The Volnay Caillerets and the Beaune l’Enfant Jesus were clearly the class of the reds and are excellent wines.

I thought the 2002 Beaune Clos du Chateau and the 1981 Chevalier Montrachet were over the hill and not that good anymore. The 2002 Genevrieres was quite good and an excellent example of a 10 year old white Burgundy.

We had two German wines from Hochheimer, but unfortunately I did not write down the names. [help] Both excellent wines. Surprisingly, the 99 was fresher than the 96.

Then, I am a lover of Climens and it was a treat to have two of them. I love the cleanness and the acidity of Climens. Really good. I am not sure why there is a comparison with D’Yquem. If one had an excellent Chateau Canon, I would not expect a comparison with Ausone, or an excellent Lynch Bages a comparison with Mouton or Latour. Climens and D’Yquem are just so different.

To be clear, I was referring to the 75 D’Yquem. I also love Climens and am keenly aware of the stylistic differences. I am strictly comparing the 75 where D’Yquem produced far superior wine.

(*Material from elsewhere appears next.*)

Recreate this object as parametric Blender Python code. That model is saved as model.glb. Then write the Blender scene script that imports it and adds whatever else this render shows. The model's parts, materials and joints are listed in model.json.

Panos, thanks again for organizing this tasting. It was a treat for me to taste these wines. As good as the Corton-Chalemagne, Volnay Cailleret,Beaune Greves Vigne de l’Enfant Jesus were the Montrachet was in its own league.

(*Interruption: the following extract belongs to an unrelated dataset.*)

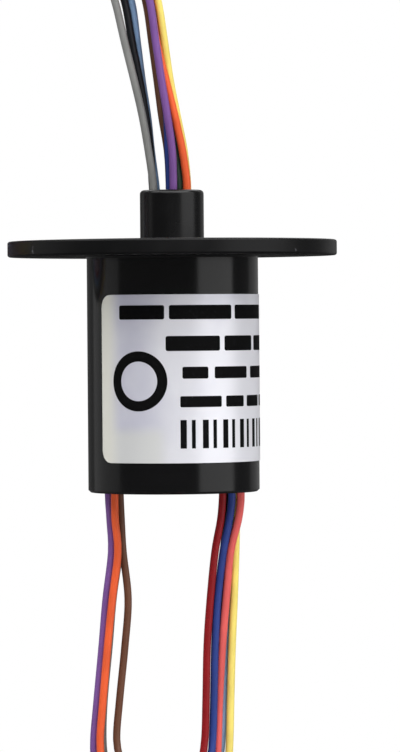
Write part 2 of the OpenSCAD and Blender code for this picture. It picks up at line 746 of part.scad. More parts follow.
// Outer shape of a folded bundle. It hangs from the origin, where its neck ends, the folds lie
// towards +Y and the layers are stacked along X on the given side
module hank(side) {
    width = hank_layers * layer;
    translate([side * (width - layer) / 2, fold_r, -hank_neck])
        rotate([0, 90, 0]) translate([0, 0, -width / 2]) linear_extrude(width) {
            circle(fold_r + bundle_r);
            translate([hank_run, 0]) circle(fold_r + bundle_r);
            translate([0, -fold_r - bundle_r]) square([hank_run, 2 * (fold_r + bundle_r)]);
        }
    translate([0, 0, -hank_neck]) cylinder(r = bundle_r - neck_ease, h = hank_neck);
}

// Band around the middle of a hank
module hank_tie(side) {
    width = hank_layers * layer + 2 * tie_gap;
    depth = 2 * (fold_r + bundle_r + tie_gap);
    translate([side * (hank_layers - 1) * layer / 2, fold_r, -hank_neck - hank_run / 2 - tie_w / 2])
        linear_extrude(tie_w) difference() {
            rounded_rect(width + 2 * tie_t, depth + 2 * tie_t, tie_t);
            square([width, depth], center = true);
        }
}

module at_rotor_hank() {
    translate([arch_x - arch_r, 0, mouth_face + arch_height - arch_drop]) children();
}

module at_stator_hank() {
    translate([neck_x, -fold_r, slot_face - neck_depth]) children();
}

module rotor_lead_hank() {
    color("#a06a5a") at_rotor_hank() hank(-1);
}

module rotor_hank_tie() {
    color("#2b2b2e") at_rotor_hank() hank_tie(-1);
}

module stator_lead_hank() {
    color("#5a6aa0") at_stator_hank() hank(1);
}

module stator_hank_tie() {
    color("#2b2b2e") at_stator_hank() hank_tie(1);
}

stator_housing();
end_cap();
rotor_shaft();
retaining_ring();
ring_carrier();
upper_bearing_outer();
upper_bearing_inner();
upper_bearing_cage();
upper_bearing_balls();
lower_bearing_outer();
lower_bearing_inner();
lower_bearing_cage();
lower_bearing_balls();
brush_board_left();
brush_board_right();
brush_wires_left();
brush_wires_right();
rotor_potting();
stator_potting();
label();
rotor_lead_hank();
rotor_hank_tie();
stator_lead_hank();
stator_hank_tie();
for (k = [0:circuits - 1]) collector_ring(k);
for (k = [0:circuits - 1]) rotor_lead(k);
for (k = [0:circuits - 1]) stator_lead(k);
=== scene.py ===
"""Dresses the capsule slip ring: flange, barrel with its label, turning hub and coloured leads.

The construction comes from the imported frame. This script gives each solid its finish, lays the
leads at their full length, builds the label with its plain print, and sets the camera and lights.
"""
import json
import logging
import math
from dataclasses import dataclass, field
from enum import Enum
from typing import Iterable, Sequence

import bmesh
import bpy
from mathutils import Matrix, Vector


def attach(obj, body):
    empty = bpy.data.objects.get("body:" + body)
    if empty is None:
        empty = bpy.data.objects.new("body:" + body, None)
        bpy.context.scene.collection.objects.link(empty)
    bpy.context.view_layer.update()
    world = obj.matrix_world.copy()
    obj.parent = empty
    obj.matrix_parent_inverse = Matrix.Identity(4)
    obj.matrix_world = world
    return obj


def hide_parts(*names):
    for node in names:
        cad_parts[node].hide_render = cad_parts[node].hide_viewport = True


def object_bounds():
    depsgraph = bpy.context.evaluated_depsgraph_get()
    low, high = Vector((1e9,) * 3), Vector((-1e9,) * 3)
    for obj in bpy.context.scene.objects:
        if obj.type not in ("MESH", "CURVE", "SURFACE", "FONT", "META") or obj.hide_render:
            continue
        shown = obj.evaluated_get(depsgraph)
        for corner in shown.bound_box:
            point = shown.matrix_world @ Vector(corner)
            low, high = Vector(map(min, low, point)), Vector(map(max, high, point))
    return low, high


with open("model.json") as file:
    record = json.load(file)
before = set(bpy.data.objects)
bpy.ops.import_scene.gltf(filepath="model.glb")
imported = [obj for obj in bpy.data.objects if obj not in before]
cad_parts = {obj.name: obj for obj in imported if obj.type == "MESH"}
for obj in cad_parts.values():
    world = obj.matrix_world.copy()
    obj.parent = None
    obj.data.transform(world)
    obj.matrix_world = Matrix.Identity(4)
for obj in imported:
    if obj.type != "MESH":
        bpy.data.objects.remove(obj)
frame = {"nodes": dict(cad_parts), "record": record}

CAD_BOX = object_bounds()
LOG = logging.getLogger("slip_ring")
MM = 0.001
SHARP_FROM_DEG = 35.0
# a Mix node's two colours among its inputs, and their mixture among its outputs
MIX_A, MIX_B, MIXED = 6, 7, 2

Colour = tuple[float, float, float, float]
Material = bpy.types.Material
Node = bpy.types.Node
Owner = Material | bpy.types.World
Piece = bpy.types.Object
Place = tuple[float, float]
Range = tuple[float, float]
Route = list[Vector]
Shape = bmesh.types.BMesh
Socket = bpy.types.NodeSocket


# ---- small helpers ----

def linear(hex_colour: str, factor: float = 1.0) -> Colour:
    """Turn an sRGB hex colour into the linear values that the shaders read.

    Args:
        hex_colour: Six hex digits, with or without a leading hash.
        factor: What red, green and blue are then multiplied by, up to one at the most.

    Returns:
        Red, green, blue and an alpha of one.
    """
    digits = hex_colour.lstrip("#")
    values = [int(digits[i:i + 2], 16) / 255 for i in (0, 2, 4)]
    straight = [v / 12.92 if v <= 0.04045 else ((v + 0.055) / 1.055) ** 2.4 for v in values]
    red, green, blue = (min(1.0, v * factor) for v in straight)
    return (red, green, blue, 1.0)


def set_sockets(owner: Owner, node: Node, sockets: dict) -> None:
    """Set or link the inputs of a node.

    Args:
        owner: The material or world that the node is in.
        node: The node.
        sockets: Input names or numbers, each with a value, an output to link from, or a node
            whose first output is meant.
    """
    for name, value in sockets.items():
        if isinstance(value, Node):
            value = value.outputs[0]
        if isinstance(value, Socket):
            owner.node_tree.links.new(value, node.inputs[name])
        else:
            node.inputs[name].default_value = value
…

Howard, the 1996 was a Weingut Himmel, Hohchheimer Kirchenstuck Riesling Spatlese, Rheingau. I believe the 1999 was the Hochheimer Holle but I didn’t quite catch the name and the bottle had no label. Perhaps Christian will chime in.

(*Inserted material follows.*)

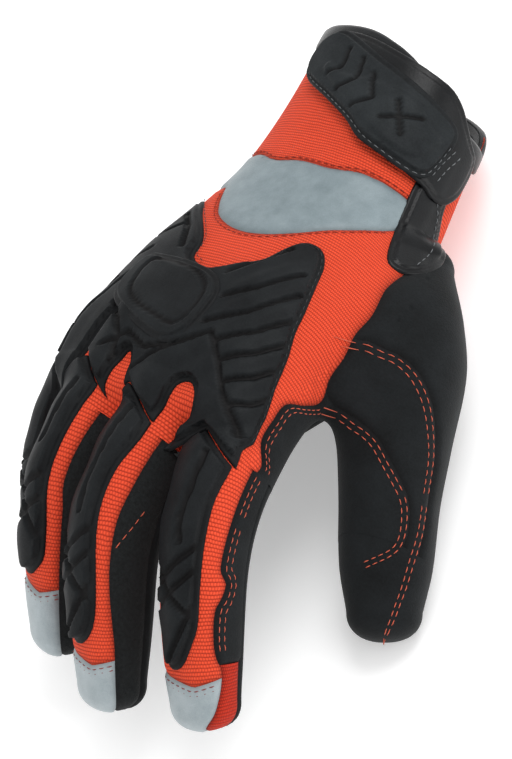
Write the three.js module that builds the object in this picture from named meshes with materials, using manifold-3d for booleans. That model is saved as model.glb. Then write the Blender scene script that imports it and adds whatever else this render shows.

I’ll repeat the thanks to Panos (and Henriot, which provided the 2010s). My ordinal ranking of the 2010s was exactly the same as Kevin’s, except that I’d put the Clous a notch lower and don’t think I had the Clos St. Landry. My “what to buy” list coming out of this was no surprise - L’Enfant Jesus, Caillerets Carnot, Corton Charlie, and 04 Climens. Also, I completely agree that if I had a restaurant I’d be backing up the truck on the Savigny-les-Beaune. It was a very pretty wine - not for the long haul, but quite tasty and a good deal at its likely price point.